-- INSTRUCTION --
Find the line containing "# The cavity leaves the wall." and copy it exactly, along with every line after it up to and including the line containing "before = set(bpy.data.objects)". Copy nothing else.

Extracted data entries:
- - - - -

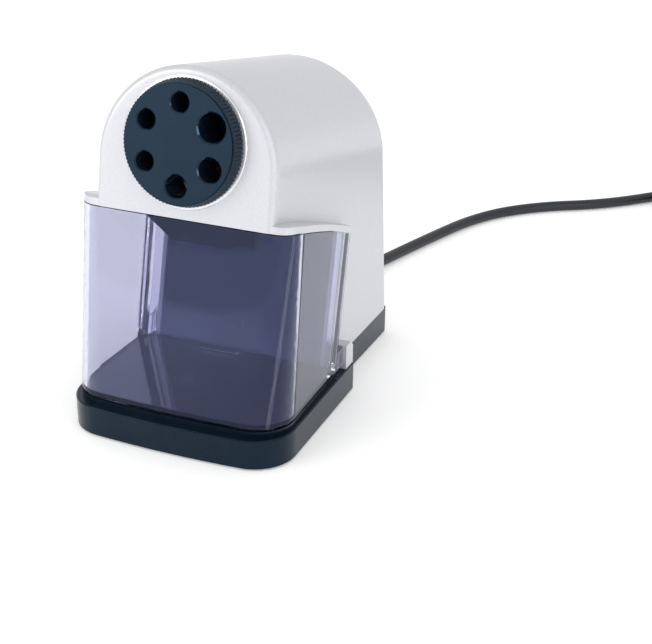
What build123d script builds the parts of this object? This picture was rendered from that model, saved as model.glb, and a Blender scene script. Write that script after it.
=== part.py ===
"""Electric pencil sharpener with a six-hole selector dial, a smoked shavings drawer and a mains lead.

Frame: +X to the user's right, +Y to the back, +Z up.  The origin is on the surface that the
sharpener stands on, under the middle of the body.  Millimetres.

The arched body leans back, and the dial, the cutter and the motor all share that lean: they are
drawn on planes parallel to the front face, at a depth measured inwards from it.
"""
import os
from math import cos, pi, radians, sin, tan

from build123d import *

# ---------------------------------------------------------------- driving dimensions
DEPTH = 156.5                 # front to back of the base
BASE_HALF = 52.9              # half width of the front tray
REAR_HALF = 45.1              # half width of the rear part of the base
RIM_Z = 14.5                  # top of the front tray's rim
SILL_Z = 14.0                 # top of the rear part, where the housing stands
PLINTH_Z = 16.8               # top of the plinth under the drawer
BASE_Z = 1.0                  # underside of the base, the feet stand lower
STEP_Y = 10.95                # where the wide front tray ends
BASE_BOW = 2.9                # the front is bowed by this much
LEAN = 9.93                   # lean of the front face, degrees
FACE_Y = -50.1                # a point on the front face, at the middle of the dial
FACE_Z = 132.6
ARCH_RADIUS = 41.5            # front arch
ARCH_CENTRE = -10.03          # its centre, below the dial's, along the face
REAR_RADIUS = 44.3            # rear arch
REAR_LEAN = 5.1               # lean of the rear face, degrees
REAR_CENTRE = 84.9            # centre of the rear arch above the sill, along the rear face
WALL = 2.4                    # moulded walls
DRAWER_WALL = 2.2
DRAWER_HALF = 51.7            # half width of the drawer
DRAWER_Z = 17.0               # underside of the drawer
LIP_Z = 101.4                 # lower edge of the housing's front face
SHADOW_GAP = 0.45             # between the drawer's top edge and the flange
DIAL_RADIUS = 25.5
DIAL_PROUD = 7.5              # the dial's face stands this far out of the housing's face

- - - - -

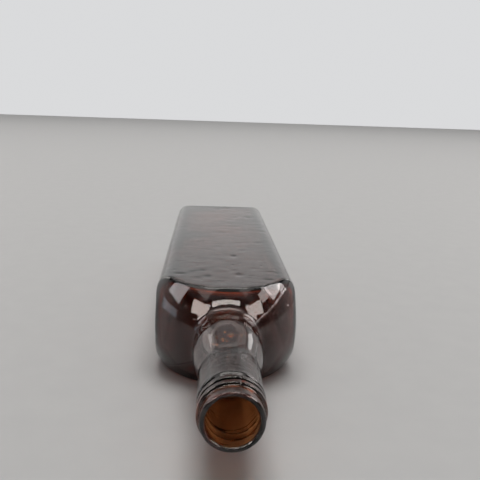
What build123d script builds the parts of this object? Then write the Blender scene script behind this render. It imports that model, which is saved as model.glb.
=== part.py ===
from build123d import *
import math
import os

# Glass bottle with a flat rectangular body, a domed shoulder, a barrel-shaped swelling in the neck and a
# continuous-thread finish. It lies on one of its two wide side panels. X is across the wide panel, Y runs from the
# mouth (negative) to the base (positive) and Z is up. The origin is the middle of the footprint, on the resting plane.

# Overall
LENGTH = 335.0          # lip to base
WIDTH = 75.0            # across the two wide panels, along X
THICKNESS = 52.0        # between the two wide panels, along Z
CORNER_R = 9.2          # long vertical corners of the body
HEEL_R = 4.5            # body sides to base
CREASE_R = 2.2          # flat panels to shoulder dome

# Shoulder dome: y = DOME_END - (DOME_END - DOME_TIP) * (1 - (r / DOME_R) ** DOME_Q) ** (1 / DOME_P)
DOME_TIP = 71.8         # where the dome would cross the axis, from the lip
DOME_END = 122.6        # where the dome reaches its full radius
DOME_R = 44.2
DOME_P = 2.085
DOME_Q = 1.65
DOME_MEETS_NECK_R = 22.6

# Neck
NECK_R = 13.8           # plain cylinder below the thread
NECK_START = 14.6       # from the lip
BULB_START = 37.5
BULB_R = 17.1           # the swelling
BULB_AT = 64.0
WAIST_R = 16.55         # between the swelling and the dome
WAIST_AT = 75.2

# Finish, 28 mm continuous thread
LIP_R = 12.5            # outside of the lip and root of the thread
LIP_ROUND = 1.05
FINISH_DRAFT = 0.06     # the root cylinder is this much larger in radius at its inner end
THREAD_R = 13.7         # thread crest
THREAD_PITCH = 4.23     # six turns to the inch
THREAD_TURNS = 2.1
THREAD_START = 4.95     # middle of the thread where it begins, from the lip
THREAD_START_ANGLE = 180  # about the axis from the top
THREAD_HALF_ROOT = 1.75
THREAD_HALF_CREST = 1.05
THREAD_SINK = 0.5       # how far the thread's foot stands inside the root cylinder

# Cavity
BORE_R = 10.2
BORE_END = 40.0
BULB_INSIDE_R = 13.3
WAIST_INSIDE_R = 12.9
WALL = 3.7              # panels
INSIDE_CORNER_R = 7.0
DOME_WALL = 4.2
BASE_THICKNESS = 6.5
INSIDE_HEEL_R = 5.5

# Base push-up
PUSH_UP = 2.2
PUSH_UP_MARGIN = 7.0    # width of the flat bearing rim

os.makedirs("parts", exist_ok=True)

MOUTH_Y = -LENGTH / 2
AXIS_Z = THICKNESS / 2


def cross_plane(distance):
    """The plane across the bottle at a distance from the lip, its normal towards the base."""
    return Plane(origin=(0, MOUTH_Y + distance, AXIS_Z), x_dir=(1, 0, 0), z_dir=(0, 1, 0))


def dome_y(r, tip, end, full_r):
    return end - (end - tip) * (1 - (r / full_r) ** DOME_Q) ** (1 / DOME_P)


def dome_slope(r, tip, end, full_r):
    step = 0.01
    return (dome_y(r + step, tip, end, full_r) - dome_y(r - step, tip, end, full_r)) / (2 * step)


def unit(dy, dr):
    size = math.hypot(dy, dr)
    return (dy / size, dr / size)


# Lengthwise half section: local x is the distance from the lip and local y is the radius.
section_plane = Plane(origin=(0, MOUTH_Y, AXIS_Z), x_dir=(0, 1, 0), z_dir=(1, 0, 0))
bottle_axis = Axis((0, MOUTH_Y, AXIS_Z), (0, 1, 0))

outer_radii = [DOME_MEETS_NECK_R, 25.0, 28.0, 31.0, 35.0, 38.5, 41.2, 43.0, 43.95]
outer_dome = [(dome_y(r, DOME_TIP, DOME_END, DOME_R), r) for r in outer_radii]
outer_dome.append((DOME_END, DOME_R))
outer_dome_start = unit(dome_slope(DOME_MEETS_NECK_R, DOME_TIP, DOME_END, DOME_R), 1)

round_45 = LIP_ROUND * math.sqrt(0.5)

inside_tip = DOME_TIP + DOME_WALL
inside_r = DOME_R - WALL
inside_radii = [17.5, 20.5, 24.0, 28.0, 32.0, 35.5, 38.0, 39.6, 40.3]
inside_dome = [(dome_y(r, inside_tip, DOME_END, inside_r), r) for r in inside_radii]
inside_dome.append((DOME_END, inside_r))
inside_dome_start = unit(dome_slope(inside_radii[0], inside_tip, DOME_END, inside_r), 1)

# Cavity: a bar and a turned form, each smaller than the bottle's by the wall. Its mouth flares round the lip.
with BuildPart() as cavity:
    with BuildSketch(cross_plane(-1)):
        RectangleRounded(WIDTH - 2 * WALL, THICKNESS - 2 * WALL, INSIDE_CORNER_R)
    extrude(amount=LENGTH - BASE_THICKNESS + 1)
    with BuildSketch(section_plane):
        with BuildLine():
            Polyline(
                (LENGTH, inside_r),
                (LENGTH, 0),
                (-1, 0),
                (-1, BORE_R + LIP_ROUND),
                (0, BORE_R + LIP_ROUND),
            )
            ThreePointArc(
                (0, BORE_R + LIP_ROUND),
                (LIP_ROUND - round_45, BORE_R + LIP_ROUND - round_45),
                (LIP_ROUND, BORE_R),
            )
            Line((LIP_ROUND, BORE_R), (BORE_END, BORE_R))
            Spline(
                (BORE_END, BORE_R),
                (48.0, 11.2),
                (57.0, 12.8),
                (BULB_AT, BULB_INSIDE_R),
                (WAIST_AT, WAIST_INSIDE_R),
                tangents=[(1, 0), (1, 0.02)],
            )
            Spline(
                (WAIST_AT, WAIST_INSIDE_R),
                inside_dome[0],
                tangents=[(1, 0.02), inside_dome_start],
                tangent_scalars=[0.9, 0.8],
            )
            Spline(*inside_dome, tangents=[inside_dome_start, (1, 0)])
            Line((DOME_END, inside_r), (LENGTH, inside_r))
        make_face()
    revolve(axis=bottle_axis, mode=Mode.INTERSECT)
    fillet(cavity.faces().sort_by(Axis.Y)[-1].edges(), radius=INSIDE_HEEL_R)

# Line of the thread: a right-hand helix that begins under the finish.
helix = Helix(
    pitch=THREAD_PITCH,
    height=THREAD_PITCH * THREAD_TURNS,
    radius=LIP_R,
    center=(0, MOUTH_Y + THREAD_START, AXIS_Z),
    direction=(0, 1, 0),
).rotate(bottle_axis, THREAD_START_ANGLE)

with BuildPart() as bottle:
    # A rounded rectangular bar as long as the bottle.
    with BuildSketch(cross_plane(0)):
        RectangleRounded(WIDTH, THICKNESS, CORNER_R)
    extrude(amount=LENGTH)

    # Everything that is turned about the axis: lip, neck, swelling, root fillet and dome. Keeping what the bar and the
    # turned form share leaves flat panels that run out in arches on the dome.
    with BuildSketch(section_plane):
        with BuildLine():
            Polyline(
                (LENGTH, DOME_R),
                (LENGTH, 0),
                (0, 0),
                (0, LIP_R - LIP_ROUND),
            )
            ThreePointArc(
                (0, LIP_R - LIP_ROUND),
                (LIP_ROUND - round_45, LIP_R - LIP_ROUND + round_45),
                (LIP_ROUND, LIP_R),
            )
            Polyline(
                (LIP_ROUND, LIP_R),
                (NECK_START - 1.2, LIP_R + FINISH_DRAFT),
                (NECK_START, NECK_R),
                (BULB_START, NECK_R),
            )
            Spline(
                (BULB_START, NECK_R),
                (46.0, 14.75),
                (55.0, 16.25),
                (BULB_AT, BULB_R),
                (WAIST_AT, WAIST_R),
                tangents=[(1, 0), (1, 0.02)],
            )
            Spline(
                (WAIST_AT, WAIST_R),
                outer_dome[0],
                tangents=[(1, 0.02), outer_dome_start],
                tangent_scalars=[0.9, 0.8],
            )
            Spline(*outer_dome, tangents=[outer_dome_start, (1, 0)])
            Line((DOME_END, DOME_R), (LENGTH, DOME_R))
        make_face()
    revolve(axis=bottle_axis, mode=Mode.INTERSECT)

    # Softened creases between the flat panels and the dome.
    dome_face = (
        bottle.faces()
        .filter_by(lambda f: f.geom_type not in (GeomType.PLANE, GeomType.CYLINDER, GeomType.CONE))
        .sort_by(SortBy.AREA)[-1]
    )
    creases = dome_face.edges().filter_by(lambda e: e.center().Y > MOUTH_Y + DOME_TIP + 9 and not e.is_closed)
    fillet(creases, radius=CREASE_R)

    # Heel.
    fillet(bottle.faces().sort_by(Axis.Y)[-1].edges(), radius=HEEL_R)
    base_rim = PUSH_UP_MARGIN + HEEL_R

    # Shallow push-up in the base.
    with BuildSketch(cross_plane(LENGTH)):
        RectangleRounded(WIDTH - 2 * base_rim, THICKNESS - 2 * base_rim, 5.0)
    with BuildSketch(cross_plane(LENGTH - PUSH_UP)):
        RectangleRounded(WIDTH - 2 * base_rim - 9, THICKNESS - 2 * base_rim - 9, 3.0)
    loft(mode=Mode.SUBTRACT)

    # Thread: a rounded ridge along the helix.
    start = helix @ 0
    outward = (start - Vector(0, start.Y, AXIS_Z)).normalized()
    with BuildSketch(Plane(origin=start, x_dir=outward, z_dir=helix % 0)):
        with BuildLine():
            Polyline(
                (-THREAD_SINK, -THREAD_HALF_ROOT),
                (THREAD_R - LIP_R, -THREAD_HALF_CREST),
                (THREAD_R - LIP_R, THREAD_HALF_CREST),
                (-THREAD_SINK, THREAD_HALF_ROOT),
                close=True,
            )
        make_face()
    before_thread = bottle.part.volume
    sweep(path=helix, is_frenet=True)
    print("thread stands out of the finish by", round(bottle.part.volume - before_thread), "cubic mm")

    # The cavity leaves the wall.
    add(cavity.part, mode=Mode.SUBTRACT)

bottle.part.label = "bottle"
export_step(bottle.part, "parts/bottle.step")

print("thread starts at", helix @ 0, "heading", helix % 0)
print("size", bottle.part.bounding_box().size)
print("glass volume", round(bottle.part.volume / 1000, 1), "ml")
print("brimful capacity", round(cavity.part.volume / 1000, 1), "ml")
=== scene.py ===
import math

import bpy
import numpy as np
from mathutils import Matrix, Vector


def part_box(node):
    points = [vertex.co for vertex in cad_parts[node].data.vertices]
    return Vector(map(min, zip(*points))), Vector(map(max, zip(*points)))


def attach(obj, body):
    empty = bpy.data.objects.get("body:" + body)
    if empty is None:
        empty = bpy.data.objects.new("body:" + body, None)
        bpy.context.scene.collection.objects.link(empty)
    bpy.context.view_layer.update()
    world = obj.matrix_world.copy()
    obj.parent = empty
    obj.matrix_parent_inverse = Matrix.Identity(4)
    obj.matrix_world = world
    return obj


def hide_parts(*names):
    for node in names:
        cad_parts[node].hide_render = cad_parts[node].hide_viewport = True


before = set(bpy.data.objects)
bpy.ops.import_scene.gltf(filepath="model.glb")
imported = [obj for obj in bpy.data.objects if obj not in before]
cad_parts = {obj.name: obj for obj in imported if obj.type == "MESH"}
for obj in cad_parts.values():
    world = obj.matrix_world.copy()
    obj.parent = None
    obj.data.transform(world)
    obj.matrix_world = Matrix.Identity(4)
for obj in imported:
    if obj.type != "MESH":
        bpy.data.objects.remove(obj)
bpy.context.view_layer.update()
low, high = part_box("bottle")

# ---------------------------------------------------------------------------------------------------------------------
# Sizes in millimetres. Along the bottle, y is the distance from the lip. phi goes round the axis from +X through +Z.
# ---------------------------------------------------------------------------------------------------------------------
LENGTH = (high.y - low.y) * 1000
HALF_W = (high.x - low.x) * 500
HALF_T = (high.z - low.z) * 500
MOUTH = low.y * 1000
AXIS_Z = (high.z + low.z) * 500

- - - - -

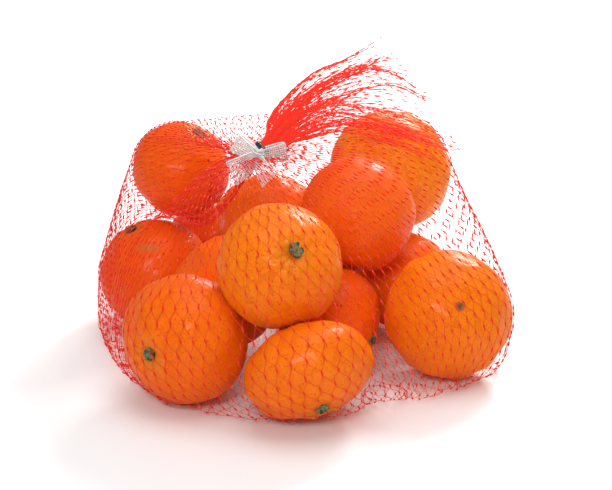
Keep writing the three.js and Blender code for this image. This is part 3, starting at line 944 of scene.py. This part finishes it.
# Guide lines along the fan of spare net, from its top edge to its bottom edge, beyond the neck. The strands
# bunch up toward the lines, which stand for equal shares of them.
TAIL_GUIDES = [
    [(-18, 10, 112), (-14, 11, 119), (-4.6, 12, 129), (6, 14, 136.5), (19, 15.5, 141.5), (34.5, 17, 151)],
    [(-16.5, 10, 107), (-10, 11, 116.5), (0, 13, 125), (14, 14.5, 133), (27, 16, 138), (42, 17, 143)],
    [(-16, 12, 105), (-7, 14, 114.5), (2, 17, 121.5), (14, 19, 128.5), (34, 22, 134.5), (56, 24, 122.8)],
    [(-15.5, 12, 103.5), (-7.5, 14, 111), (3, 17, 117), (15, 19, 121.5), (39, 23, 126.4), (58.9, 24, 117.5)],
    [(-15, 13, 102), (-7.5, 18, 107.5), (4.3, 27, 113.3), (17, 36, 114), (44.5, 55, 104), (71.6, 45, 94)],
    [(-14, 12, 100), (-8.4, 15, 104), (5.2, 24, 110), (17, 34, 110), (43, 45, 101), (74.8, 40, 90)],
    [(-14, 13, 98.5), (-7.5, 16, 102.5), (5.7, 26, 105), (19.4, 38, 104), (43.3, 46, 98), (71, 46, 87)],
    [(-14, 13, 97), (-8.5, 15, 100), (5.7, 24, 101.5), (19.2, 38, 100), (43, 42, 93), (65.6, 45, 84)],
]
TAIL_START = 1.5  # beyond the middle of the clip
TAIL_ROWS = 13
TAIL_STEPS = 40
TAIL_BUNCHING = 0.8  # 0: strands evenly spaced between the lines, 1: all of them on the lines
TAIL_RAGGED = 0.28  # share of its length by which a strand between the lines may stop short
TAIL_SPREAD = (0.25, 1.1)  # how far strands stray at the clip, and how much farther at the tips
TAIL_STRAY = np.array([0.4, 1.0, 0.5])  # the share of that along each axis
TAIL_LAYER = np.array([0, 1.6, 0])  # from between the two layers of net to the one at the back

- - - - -

-- THE OUTPUT --
    # The cavity leaves the wall.
    add(cavity.part, mode=Mode.SUBTRACT)

bottle.part.label = "bottle"
export_step(bottle.part, "parts/bottle.step")

print("thread starts at", helix @ 0, "heading", helix % 0)
print("size", bottle.part.bounding_box().size)
print("glass volume", round(bottle.part.volume / 1000, 1), "ml")
print("brimful capacity", round(cavity.part.volume / 1000, 1), "ml")
=== scene.py ===
import math

import bpy
import numpy as np
from mathutils import Matrix, Vector


def part_box(node):
    points = [vertex.co for vertex in cad_parts[node].data.vertices]
    return Vector(map(min, zip(*points))), Vector(map(max, zip(*points)))


def attach(obj, body):
    empty = bpy.data.objects.get("body:" + body)
    if empty is None:
        empty = bpy.data.objects.new("body:" + body, None)
        bpy.context.scene.collection.objects.link(empty)
    bpy.context.view_layer.update()
    world = obj.matrix_world.copy()
    obj.parent = empty
    obj.matrix_parent_inverse = Matrix.Identity(4)
    obj.matrix_world = world
    return obj


def hide_parts(*names):
    for node in names:
        cad_parts[node].hide_render = cad_parts[node].hide_viewport = True


before = set(bpy.data.objects)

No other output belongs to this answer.